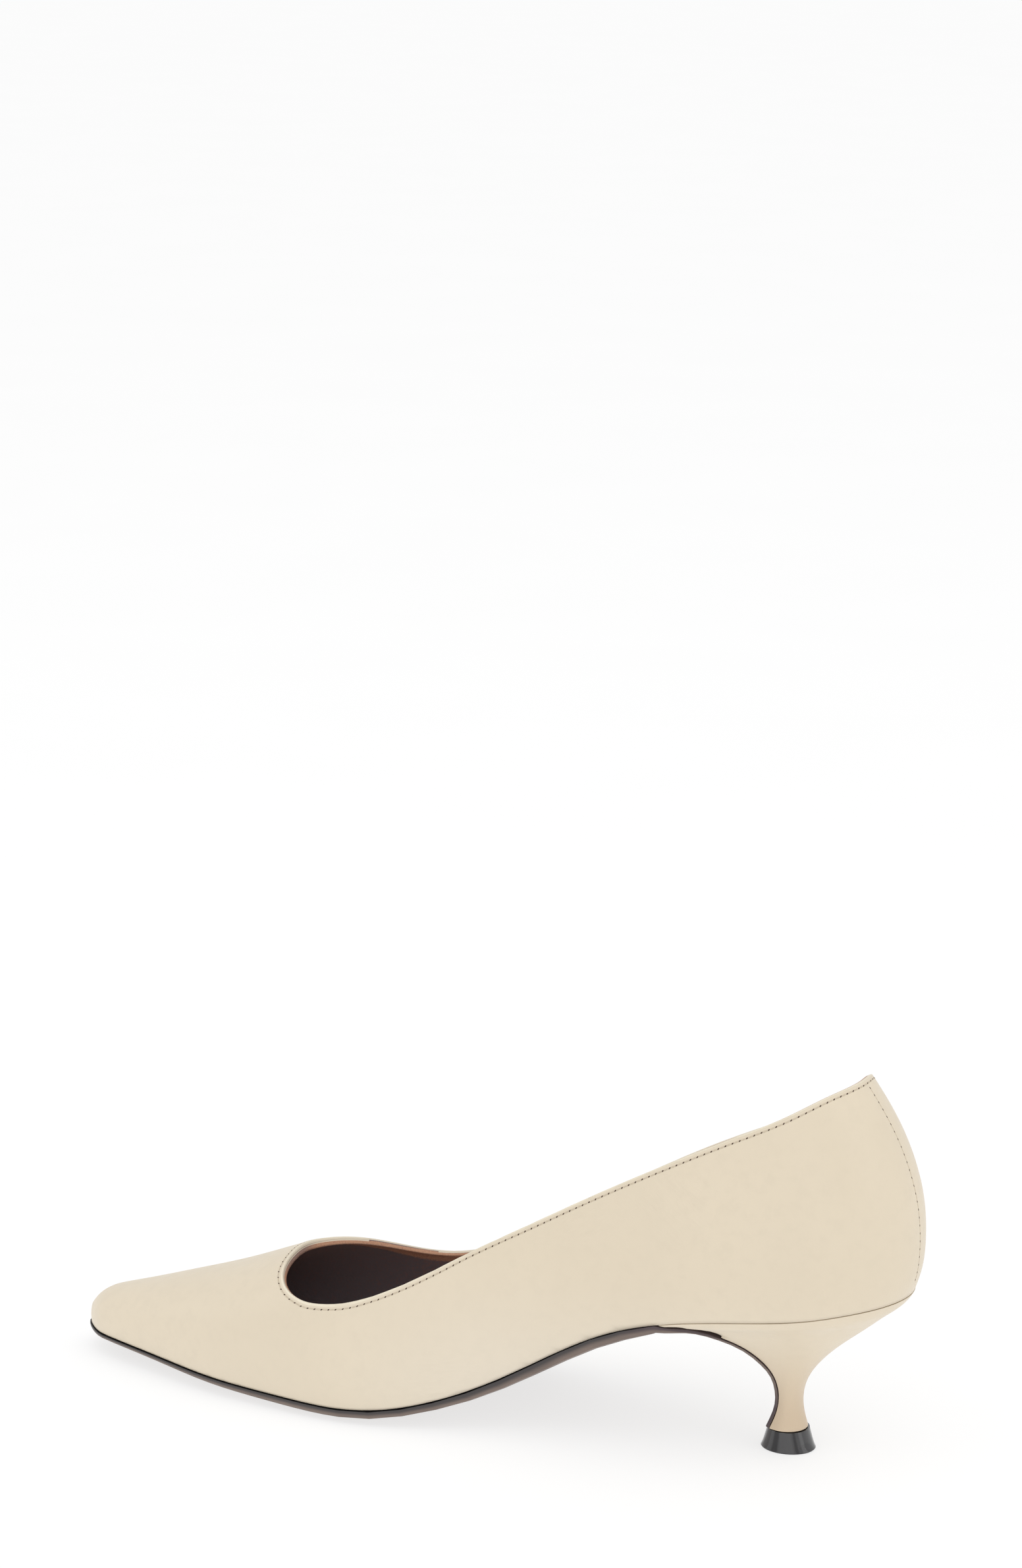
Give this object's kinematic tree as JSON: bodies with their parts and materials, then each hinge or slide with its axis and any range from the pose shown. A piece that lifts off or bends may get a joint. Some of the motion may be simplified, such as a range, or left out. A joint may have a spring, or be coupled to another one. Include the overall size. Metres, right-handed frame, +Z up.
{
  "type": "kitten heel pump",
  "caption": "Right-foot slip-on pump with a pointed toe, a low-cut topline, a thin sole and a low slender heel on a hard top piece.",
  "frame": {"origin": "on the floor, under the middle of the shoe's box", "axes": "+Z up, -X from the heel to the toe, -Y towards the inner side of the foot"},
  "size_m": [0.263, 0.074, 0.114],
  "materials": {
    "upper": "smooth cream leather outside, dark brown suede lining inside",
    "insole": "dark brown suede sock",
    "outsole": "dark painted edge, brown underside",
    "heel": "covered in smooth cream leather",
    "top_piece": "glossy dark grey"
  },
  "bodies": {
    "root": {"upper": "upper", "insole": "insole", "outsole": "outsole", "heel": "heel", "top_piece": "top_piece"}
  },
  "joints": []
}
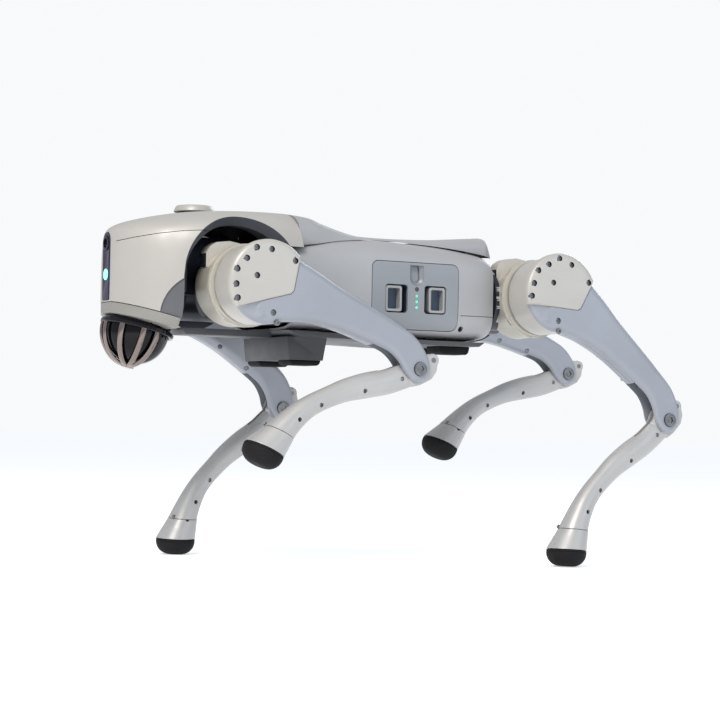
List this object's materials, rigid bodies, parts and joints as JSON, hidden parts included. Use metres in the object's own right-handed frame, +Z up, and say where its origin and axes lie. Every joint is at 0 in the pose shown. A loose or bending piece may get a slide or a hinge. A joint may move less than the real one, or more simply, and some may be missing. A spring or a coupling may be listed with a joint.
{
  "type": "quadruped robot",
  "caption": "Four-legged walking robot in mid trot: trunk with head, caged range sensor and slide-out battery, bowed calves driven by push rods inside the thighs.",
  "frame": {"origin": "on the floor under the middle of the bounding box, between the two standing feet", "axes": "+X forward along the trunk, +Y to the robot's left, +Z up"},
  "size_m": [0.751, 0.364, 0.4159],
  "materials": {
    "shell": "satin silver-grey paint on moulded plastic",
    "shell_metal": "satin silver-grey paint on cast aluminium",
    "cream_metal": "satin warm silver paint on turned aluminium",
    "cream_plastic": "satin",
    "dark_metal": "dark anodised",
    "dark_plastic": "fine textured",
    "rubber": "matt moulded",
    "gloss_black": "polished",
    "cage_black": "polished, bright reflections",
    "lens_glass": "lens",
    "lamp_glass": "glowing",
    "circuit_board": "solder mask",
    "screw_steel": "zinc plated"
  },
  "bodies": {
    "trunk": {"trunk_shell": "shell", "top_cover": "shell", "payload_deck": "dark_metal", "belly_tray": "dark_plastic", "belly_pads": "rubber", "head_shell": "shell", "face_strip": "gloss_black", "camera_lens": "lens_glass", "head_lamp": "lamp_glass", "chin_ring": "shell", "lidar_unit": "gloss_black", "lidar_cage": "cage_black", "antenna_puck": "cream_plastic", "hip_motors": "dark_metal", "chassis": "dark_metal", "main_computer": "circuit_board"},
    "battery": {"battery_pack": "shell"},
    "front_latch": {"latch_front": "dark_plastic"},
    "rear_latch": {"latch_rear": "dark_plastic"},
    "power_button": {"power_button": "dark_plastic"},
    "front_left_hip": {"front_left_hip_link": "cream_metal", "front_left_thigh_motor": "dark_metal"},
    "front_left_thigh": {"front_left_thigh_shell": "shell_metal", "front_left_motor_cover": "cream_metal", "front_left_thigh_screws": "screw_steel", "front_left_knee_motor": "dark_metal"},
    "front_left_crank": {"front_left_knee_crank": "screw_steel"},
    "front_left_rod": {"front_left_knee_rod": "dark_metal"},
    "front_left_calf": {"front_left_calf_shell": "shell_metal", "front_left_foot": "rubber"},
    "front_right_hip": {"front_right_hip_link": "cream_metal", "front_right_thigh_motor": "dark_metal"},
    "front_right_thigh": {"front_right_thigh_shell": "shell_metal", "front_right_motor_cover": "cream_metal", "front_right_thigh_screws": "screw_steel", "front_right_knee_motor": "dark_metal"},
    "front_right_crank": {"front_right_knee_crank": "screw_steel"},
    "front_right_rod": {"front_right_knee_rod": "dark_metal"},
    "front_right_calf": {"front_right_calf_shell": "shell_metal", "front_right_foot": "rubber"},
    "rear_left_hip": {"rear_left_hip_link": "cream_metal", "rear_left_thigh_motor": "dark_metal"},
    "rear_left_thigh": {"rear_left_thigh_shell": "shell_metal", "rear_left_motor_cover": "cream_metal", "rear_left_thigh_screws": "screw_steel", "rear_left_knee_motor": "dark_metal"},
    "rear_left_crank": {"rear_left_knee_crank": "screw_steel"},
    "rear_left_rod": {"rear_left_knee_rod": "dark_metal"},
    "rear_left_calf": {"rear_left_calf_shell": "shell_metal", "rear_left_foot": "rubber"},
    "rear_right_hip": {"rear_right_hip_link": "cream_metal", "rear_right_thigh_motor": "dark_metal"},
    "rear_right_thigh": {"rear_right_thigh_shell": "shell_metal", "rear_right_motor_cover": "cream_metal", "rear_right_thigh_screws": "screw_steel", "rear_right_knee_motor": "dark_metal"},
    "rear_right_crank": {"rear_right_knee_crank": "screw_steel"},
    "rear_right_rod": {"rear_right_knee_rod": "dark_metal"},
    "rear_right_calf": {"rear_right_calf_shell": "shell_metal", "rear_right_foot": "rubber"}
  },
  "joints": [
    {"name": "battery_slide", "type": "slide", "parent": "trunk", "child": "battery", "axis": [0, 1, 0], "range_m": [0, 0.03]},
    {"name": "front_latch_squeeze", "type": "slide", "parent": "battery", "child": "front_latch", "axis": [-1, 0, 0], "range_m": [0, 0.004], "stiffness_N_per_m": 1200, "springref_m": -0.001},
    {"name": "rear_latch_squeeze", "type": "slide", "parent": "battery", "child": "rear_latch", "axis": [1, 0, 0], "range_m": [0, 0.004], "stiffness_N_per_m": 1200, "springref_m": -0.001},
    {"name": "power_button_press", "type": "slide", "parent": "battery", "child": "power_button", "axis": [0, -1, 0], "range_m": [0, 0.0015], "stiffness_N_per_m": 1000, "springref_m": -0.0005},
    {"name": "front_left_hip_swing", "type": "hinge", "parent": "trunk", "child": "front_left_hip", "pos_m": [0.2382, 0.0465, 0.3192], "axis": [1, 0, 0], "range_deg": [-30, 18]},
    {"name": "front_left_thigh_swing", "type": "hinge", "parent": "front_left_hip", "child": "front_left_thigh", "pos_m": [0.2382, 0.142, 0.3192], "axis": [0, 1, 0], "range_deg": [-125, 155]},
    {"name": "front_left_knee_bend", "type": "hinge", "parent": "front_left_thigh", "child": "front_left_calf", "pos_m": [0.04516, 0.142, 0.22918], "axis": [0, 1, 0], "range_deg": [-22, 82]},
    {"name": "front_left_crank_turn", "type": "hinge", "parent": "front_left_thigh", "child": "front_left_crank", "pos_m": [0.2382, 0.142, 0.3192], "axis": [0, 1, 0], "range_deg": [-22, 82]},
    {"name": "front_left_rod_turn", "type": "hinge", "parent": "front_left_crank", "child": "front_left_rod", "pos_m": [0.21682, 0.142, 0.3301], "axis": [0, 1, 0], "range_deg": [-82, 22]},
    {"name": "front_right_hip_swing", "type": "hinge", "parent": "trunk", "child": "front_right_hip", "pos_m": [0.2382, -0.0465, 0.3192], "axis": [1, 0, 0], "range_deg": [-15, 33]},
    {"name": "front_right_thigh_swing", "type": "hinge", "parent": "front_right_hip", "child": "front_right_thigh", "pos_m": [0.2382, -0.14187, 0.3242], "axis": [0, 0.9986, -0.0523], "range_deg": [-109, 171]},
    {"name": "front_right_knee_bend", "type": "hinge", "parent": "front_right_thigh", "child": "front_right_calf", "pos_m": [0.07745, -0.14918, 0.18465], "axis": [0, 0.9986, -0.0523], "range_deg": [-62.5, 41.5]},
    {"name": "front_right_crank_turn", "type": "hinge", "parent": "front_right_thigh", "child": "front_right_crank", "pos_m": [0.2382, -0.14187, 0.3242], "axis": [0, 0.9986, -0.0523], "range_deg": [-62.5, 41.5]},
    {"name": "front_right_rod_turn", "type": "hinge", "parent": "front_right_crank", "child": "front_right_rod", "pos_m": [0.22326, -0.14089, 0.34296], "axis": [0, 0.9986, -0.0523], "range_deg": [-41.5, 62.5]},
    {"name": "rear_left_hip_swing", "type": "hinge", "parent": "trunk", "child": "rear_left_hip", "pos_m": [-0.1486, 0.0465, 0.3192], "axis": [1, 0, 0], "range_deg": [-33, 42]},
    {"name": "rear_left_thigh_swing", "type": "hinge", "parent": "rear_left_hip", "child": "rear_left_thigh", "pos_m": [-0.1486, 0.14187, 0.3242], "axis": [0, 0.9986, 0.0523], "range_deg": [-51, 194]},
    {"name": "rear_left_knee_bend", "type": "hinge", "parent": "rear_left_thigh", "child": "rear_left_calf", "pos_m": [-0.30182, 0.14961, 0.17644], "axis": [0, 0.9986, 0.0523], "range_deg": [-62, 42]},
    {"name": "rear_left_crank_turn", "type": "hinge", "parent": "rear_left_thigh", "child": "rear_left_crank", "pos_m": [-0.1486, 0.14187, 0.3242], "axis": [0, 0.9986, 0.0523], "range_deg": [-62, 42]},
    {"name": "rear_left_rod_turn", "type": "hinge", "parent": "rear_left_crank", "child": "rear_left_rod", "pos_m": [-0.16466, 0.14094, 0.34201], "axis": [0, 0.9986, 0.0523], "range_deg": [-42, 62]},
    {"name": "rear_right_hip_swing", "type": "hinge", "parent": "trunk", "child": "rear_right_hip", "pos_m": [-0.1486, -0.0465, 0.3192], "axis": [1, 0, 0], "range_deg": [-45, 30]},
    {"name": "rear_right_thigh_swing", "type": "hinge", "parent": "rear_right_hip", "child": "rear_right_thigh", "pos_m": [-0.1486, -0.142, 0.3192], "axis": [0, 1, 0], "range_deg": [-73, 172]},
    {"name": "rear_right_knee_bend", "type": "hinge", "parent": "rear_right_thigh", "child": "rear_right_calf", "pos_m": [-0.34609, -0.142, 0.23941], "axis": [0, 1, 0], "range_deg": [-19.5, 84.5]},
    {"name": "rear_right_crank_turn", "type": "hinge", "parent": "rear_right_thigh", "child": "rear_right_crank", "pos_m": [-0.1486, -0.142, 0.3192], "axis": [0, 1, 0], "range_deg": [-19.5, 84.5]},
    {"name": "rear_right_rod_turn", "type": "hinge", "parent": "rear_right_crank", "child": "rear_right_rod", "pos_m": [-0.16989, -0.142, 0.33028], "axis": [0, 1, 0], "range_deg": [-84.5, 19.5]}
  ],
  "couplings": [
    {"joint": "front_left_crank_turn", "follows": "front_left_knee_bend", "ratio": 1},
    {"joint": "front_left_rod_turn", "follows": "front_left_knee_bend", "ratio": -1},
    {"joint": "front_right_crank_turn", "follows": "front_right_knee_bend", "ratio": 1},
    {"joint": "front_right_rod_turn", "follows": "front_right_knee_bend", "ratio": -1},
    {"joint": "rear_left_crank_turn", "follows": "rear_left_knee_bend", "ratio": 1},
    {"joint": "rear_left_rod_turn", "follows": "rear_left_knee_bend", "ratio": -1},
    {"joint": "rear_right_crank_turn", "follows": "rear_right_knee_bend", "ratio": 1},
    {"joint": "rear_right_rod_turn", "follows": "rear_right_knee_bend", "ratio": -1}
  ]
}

# The problem
Read the entries and show each line that mentions "joints".

# Complete response
  "joints": []
List this object's materials, rigid bodies, parts and joints as JSON, hidden parts included. Use metres in the object's own right-handed frame, +Z up, and say where its origin and axes lie. Every joint is at 0 in the pose shown. A loose or bending piece may get a slide or a hinge. A joint may move less than the real one, or more simply, and some may be missing. A spring or a coupling may be listed with a joint.
  "joints": [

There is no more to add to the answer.